◆ **WHAT YOU HAVE TO DO**: Only the lines from the start of the material through the line containing "SEAT_POST_END = SEAT_TOP" are to be extracted, exactly as they appear.

◆ **AVAILABLE DATA**:

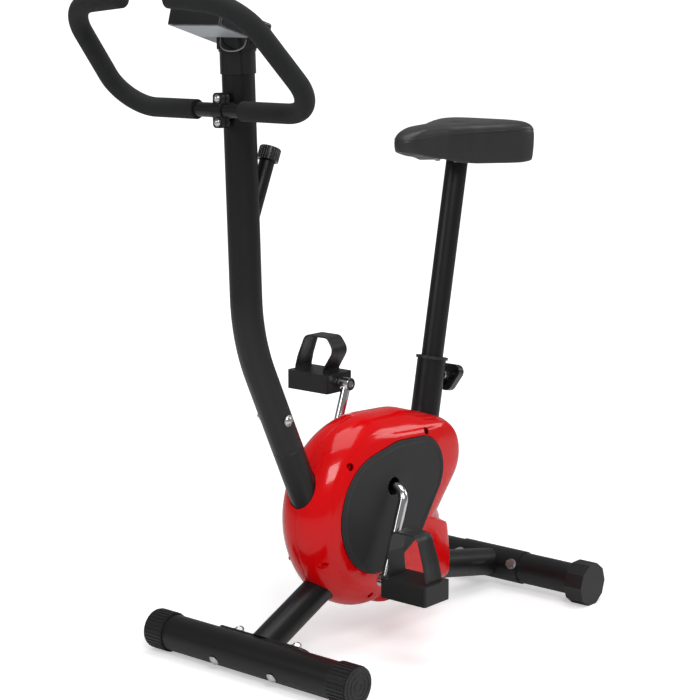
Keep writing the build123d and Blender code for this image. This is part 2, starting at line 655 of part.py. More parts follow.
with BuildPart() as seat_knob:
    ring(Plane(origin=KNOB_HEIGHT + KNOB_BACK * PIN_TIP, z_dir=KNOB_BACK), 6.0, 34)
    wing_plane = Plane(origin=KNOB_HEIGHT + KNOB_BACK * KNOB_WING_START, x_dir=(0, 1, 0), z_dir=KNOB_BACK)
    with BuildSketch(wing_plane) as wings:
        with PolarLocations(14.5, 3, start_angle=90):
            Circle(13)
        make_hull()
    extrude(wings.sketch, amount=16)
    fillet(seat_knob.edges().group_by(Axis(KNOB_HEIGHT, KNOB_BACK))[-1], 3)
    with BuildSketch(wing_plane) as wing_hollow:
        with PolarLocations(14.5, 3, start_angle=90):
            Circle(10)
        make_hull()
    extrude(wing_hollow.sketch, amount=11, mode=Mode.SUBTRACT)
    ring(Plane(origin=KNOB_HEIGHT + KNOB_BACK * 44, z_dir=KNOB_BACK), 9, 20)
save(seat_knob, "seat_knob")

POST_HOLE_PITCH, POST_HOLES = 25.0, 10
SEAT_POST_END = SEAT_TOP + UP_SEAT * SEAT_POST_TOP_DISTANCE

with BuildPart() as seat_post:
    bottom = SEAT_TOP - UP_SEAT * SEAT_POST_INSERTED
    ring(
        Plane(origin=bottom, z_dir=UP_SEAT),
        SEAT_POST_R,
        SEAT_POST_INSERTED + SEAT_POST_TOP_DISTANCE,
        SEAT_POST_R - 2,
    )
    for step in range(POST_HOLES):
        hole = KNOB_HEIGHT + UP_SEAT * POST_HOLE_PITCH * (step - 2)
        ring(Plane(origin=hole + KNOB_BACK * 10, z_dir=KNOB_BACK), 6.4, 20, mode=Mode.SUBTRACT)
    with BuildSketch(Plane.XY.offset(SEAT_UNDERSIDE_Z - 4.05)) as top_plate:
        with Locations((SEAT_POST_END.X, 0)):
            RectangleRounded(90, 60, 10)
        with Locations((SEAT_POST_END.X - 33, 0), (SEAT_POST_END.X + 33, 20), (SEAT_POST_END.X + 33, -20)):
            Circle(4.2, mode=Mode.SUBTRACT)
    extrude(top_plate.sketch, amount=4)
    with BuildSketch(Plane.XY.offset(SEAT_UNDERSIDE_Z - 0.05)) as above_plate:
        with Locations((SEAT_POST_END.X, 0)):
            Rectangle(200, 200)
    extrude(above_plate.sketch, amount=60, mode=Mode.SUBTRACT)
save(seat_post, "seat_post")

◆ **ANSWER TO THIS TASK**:
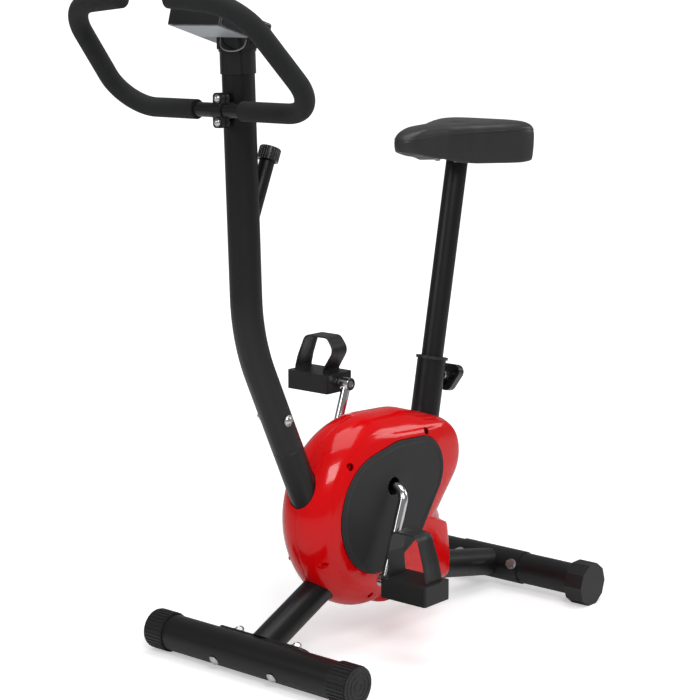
Keep writing the build123d and Blender code for this image. This is part 2, starting at line 655 of part.py. More parts follow.
with BuildPart() as seat_knob:
    ring(Plane(origin=KNOB_HEIGHT + KNOB_BACK * PIN_TIP, z_dir=KNOB_BACK), 6.0, 34)
    wing_plane = Plane(origin=KNOB_HEIGHT + KNOB_BACK * KNOB_WING_START, x_dir=(0, 1, 0), z_dir=KNOB_BACK)
    with BuildSketch(wing_plane) as wings:
        with PolarLocations(14.5, 3, start_angle=90):
            Circle(13)
        make_hull()
    extrude(wings.sketch, amount=16)
    fillet(seat_knob.edges().group_by(Axis(KNOB_HEIGHT, KNOB_BACK))[-1], 3)
    with BuildSketch(wing_plane) as wing_hollow:
        with PolarLocations(14.5, 3, start_angle=90):
            Circle(10)
        make_hull()
    extrude(wing_hollow.sketch, amount=11, mode=Mode.SUBTRACT)
    ring(Plane(origin=KNOB_HEIGHT + KNOB_BACK * 44, z_dir=KNOB_BACK), 9, 20)
save(seat_knob, "seat_knob")

POST_HOLE_PITCH, POST_HOLES = 25.0, 10
SEAT_POST_END = SEAT_TOP + UP_SEAT * SEAT_POST_TOP_DISTANCE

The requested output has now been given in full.